LettersOpinion

ISSUES AT STAKE: The lighter moments of being a traffic cop

Interaction between motorists and traffic cops is by nature unpleasant and even confrontational, but there is often a humorous side to it, writes DAVE SAVIDES

Many things tell us summer has arrived – searing heat and humidity, the smell of freshly cut grass and watermelons, a host of foreign number plates, visiting relatives… and the re-emergence of traffic cops who have been dormant during the year.

Watch out, drivers!

After recklessly speeding along the John Ross Parkway all year, skipping red robots and overtaking on blind rises – all without a care – you are about to encounter the seasonal traffic cop advent.

Get ready for booze buses, roadblocks, breathalyzers and speed cameras – it’s time to boost the traffic department’s budget.

I don’t for one minute mean such things are not necessary.

Were it not for the amplified presence of the ‘spietkops’, our horrific accident and death stats would be far worse.

I personally have great respect, admiration and appreciation for traffic officers.

When I first joined this newspaper almost 30 years ago, my favourite entertainment over weekends was to sit near them and listen in as they pulled over motorists who had disobeyed the rules of the road.

I remember on one occasion a driver who was caught doing 127km/h on Angler’s Rod, which is a 60km/h zone.

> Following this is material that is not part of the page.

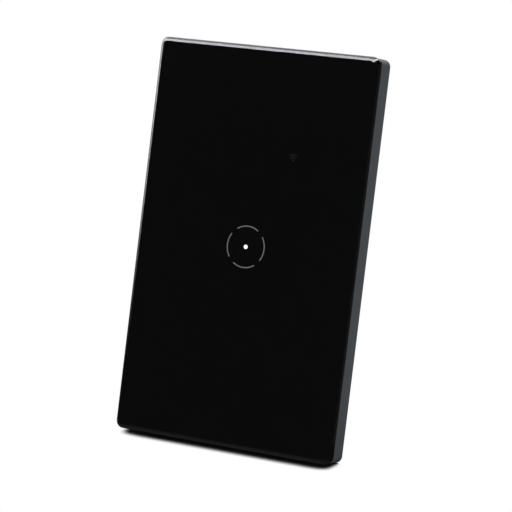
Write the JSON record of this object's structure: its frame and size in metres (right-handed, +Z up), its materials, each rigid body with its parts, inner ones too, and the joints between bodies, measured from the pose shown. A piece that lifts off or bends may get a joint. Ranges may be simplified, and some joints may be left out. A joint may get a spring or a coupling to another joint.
{
  "type": "smart light switch",
  "caption": "Upright wall-box touch switch with a bevelled black glass front on a grey frame, a lit touch ring, and a rear housing with screw terminals.",
  "frame": {"origin": "centre of the mounting plate's rear face, on the wall plane", "axes": "+Z up, +Y into the wall and -Y out of the front, +X to the right as seen from the front"},
  "size_m": [0.072, 0.0377, 0.118],
  "materials": {
    "glass": "clear tempered glass, polished",
    "black_print": "black screen print",
    "foam_tape": "white foam tape",
    "frame_grey": "satin grey metallic paint",
    "zinc_steel": "zinc-plated sheet steel",
    "screw_steel": "zinc-plated",
    "housing_white": "fine matt moulded",
    "milky": "milky translucent",
    "spring_steel": "bright spring wire",
    "board_green": "solder mask",
    "board_blue": "solder mask",
    "lamp_white": "lamp body",
    "chip_black": "moulded epoxy",
    "tin": "tinned sheet",
    "header_black": "moulded",
    "gold_pin": "gold flash",
    "relay_blue": "moulded",
    "relay_black": "moulded",
    "copper": "enamelled copper wire",
    "iron": "soft iron",
    "blade_copper": "spring copper alloy",
    "ferrite": "sintered ferrite",
    "tape_yellow": "polyester tape",
    "capacitor_yellow": "moulded case",
    "capacitor_black": "shrink sleeve",
    "varistor_blue": "epoxy coat",
    "resistor_green": "lacquer",
    "terminal_grey": "flame-retardant moulding",
    "terminal_brass": "plated brass"
  },
  "bodies": {
    "switch_base": {"mounting_plate": "zinc_steel", "plate_screws": "screw_steel", "base_housing": "housing_white", "inner_cover": "housing_white", "light_guide": "milky", "touch_spring": "spring_steel", "touch_board": "board_green", "board_screws": "screw_steel", "indicator_leds": "lamp_white", "touch_chip": "chip_black", "wifi_board": "board_blue", "wifi_shield": "tin", "header_socket": "header_black", "header_base": "header_black", "header_pins": "gold_pin", "power_board": "board_green", "power_board_screws": "screw_steel", "relay_base": "relay_black", "relay_cover": "relay_blue", "relay_bobbin": "relay_black", "relay_coil": "copper", "relay_core": "iron", "relay_yoke": "iron", "relay_fixed_contact": "blade_copper", "relay_pins": "tin", "transformer_core": "ferrite", "transformer_bobbin": "chip_black", "transformer_winding": "tape_yellow", "film_capacitor": "capacitor_yellow", "electrolytic_capacitors": "capacitor_black", "varistor": "varistor_blue", "fuse_resistor": "resistor_green", "bridge_rectifier": "chip_black", "power_chip": "chip_black", "terminal_bars": "terminal_brass", "terminal_body_1": "terminal_grey", "terminal_body_2": "terminal_grey", "terminal_body_3": "terminal_grey"},
    "front_panel": {"glass_panel": "glass", "printed_film": "black_print", "glass_tape": "foam_tape", "front_frame": "frame_grey"},
    "screw_1": {"terminal_screw_1": "screw_steel"},
    "clamp_1": {"terminal_clamp_1": "terminal_brass"},
    "screw_2": {"terminal_screw_2": "screw_steel"},
    "clamp_2": {"terminal_clamp_2": "terminal_brass"},
    "screw_3": {"terminal_screw_3": "screw_steel"},
    "clamp_3": {"terminal_clamp_3": "terminal_brass"},
    "armature": {"relay_armature": "iron", "relay_contact_blade": "blade_copper"}
  },
  "joints": [
    {"name": "panel_release", "type": "slide", "parent": "switch_base", "child": "front_panel", "axis": [0, -1, 0], "range_m": [0, 0.025], "deforming": ["touch_spring"]},
    {"name": "screw_1_turn", "type": "hinge", "parent": "switch_base", "child": "screw_1", "pos_m": [-0.011, 0.0244, -0.029], "axis": [0, -1, 0], "range_deg": [0, 2160]},
    {"name": "clamp_1_lift", "type": "slide", "parent": "switch_base", "child": "clamp_1", "axis": [0, 1, 0], "range_m": [0, 0.003]},
    {"name": "screw_2_turn", "type": "hinge", "parent": "switch_base", "child": "screw_2", "pos_m": [0, 0.0244, -0.029], "axis": [0, -1, 0], "range_deg": [0, 2160]},
    {"name": "clamp_2_lift", "type": "slide", "parent": "switch_base", "child": "clamp_2", "axis": [0, 1, 0], "range_m": [0, 0.003]},
    {"name": "screw_3_turn", "type": "hinge", "parent": "switch_base", "child": "screw_3", "pos_m": [0.011, 0.0244, -0.029], "axis": [0, -1, 0], "range_deg": [0, 2160]},
    {"name": "clamp_3_lift", "type": "slide", "parent": "switch_base", "child": "clamp_3", "axis": [0, 1, 0], "range_m": [0, 0.003]},
    {"name": "armature_swing", "type": "hinge", "parent": "switch_base", "child": "armature", "pos_m": [-0.00915, 0.0226, -0.0184], "axis": [1, 0, 0], "range_deg": [0, 4], "stiffness_Nm_per_rad": 0.004, "springref_deg": -5.73}
  ],
  "couplings": [
    {"joint": "screw_1_turn", "follows": "clamp_1_lift", "rad_per_m": 12566},
    {"joint": "screw_2_turn", "follows": "clamp_2_lift", "rad_per_m": 12566},
    {"joint": "screw_3_turn", "follows": "clamp_3_lift", "rad_per_m": 12566}
  ]
}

Asked why he was going so fast, he replied he was just ensuring a good following distance between his vehicle and the car behind him!

I thought it was brilliant enough to be let off the hook.

Then there was the guy who was waiting in a queue for his gatsometer reading, so he calmly walked over to the machine and furtively fiddled with it.

By the time the cops attended to him, the reading was zero and he walked free, winking at me and saying, ‘I used to work at the factory that made them!’

For the unenlightened (read: young), a gatsometer was a vehicle speed recording machine linked to cables that were spanned across the road.

If you saw those black lines well in advance, you could increase speed and brake just before you hit them, ripping the whole cable from the road and rendering speed recording impossible.

There are many more stories I witnessed, such as the guy who failed the breathalyzer and was taken to hospital for blood to be drawn, the alcohol content thereof to be used later in evidence against him.

Except… on the way to the police station he drank the blood sample! No kidding.

And the chap who was taken to the Bay Hospital to have blood drawn and asked to quickly use the toilet.

He locked himself in and the fire department had to be summoned to chop down the door.

But my favourite one is fictional, concerning a drunk driver who was stopped at 2am and asked where he was going.

He replied, ‘I’m on my way to a lecture about alcohol abuse, smoking and staying out late, and the effects they all have on the human body.’

‘Really?’ said the speed cop. ‘Who would be giving such a lecture at this hour?’